This is very clearly a second part. It hits the ground running, with no thought for those not up to speed on the characters and events so far. Indeed, there’s perhaps little regard for those who may be familiar with it anyway: certain significant events rattle past, the storyline spewing mysteries via dialogue we barely understand, so dense is it with references and allusions. In some respects that’s realistic, of course — why would characters explain, for instance, the Vatican Treaty to each other when they all know about it — but it might leave the viewer struggling to keep up. It’s not all like that, but there’s plenty of it; and when there’s few answers forthcoming within the film itself, the mysterious references feel even more opaque.
For my money, the first 40 minutes or so of the film are (by and large) the best bits. It opens with a barnstorming action sequence, a great scene for newbies and fans alike as we’re introduced to Eva pilot Mari, who didn’t appear in the TV series. That she then disappears for most of the film, only to make a thoroughly mysterious return later, is one of those explanation-lacking flaws. I’m sure it won’t look so bad once the next two films provide us with answers. Well, I hope not.
After that the film seems to trade one-for-one on character scenes and action sequences: ostensible lead character Shinji and his father have what amounts to a heart-to-heart, for them, in a vast cemetery; Eva pilot Asuka is introduced in another action sequence — different to her intro in the TV series, and I’d say not as memorable, though it’s still visually exciting.

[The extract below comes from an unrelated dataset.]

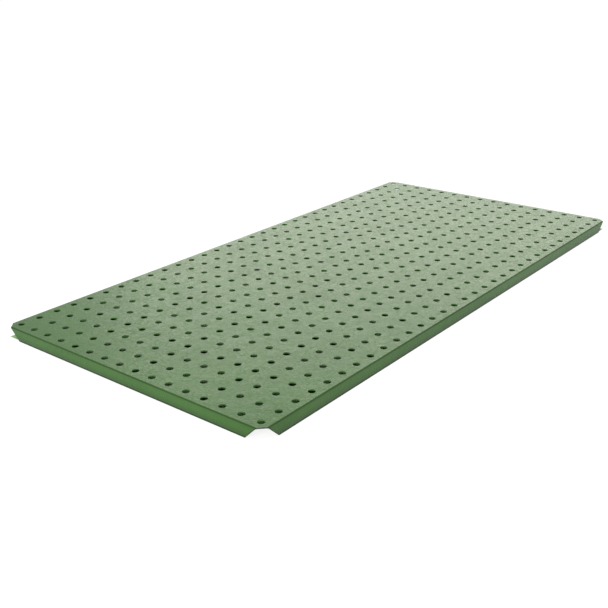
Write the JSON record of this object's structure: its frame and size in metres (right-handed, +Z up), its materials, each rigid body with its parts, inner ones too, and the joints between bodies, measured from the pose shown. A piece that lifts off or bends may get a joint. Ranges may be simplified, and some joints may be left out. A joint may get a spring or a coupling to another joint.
{
  "type": "welding table top",
  "caption": "Perforated folded-steel welding table top with a square grid of clamping holes, bent-down mitred sides and a welded rib grid underneath.",
  "frame": {"origin": "middle of the footprint, on the surface that the sides stand on", "axes": "+X along the long side, +Y across the width, +Z up through the working face"},
  "size_m": [1.6, 0.8, 0.03],
  "materials": {
    "deck_paint": "semi-gloss green powder coat on steel sheet",
    "rib_paint": "semi-gloss green powder coat, thinner in the corners",
    "lug_paint": "semi-gloss green powder coat"
  },
  "bodies": {
    "root": {"deck": "deck_paint", "long_rib_1": "rib_paint", "long_rib_2": "rib_paint", "long_rib_3": "rib_paint", "cross_rib_1": "rib_paint", "cross_rib_2": "rib_paint", "cross_rib_3": "rib_paint", "cross_rib_4": "rib_paint", "cross_rib_5": "rib_paint", "cross_rib_6": "rib_paint", "cross_rib_7": "rib_paint", "fixing_lug_1": "lug_paint", "fixing_lug_2": "lug_paint", "fixing_lug_3": "lug_paint", "fixing_lug_4": "lug_paint"}
  },
  "joints": []
}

This is followed by some of the film’s best sequences: an “every day morning in Tokyo III” montage is a beautifully realised piece of animation, depicting the commute to work/school under the backdrop of a megacity that can sink and rise as needed, moving into the school lives of our band of awkward misfit ‘heroes’. It’s not readily describable on the page, which is arguably the definition of properly filmic entertainment.
Then the gang take a trip to a scientific installation which is trying to preserve the oceans and their wildlife. It feels like animation shouldn’t be as effective for such a sequence as, say, the footage in a David Attenborough documentary, but nonetheless it feels extraordinary, in its own way. It also marks itself out with the interaction of the characters on a fun day out rather than their usual high-pressure monster-fighting world. And then it’s back to that world for another impressive three-on-one Angel attack.

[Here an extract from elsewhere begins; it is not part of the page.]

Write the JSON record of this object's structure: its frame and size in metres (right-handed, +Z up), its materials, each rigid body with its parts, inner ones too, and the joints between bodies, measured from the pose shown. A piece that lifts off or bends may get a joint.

I’m loathe to say it’s after this that Evangelion 2.22 begins to slip off the rails, because flicking back through it after (the distinct advantage of watching something on DVD rather than in a cinema!) I struggled to find any point where I felt it lost its way or dragged with an interminable or pointless sequence. That said, this is where it begins to get more complicated. Much is made of the international situation, something I don’t recall from the TV series. It’s a neat addition — the world bickering over who has the Evas and how many — but it takes some following at times and the relevance isn’t always clear.
But it’s all building somewhere. For one, there’s another of the film’s best sequences — certainly, it’s most shocking, which readily earns the 15 certificate. I don’t want to spoil it for anyone yet to see the film, because it’s one of the plot points that differs from the TV series, but it involves the death of a main character in a brutal, deranged way. I say “death” — they pop up in the third film trailer that runs after the end credits, so there’s more to this yet…
Other than that, it sometimes feels like the story is meandering through thematic points that don’t engage as well as the character and action ones earlier in the film. Again, flicking back through, I couldn’t spot what I felt had slowed it, so maybe it functions better on a second viewing, knowing what ending it’s headed towards — at least one apparently minor subplot is, in its own way, vital to the climax, and the climax is certainly vital: unlike the first film’s ending, which was suitably climactic but clearly with story left to tell, this is a major turning point, a proper cliffhanger. Indeed, after a long stretch of confusion, it’s something of a gut-punch to reach such a dramatic point. I loved it, even if I felt I was missing some of the significance of the five minutes that led up to it.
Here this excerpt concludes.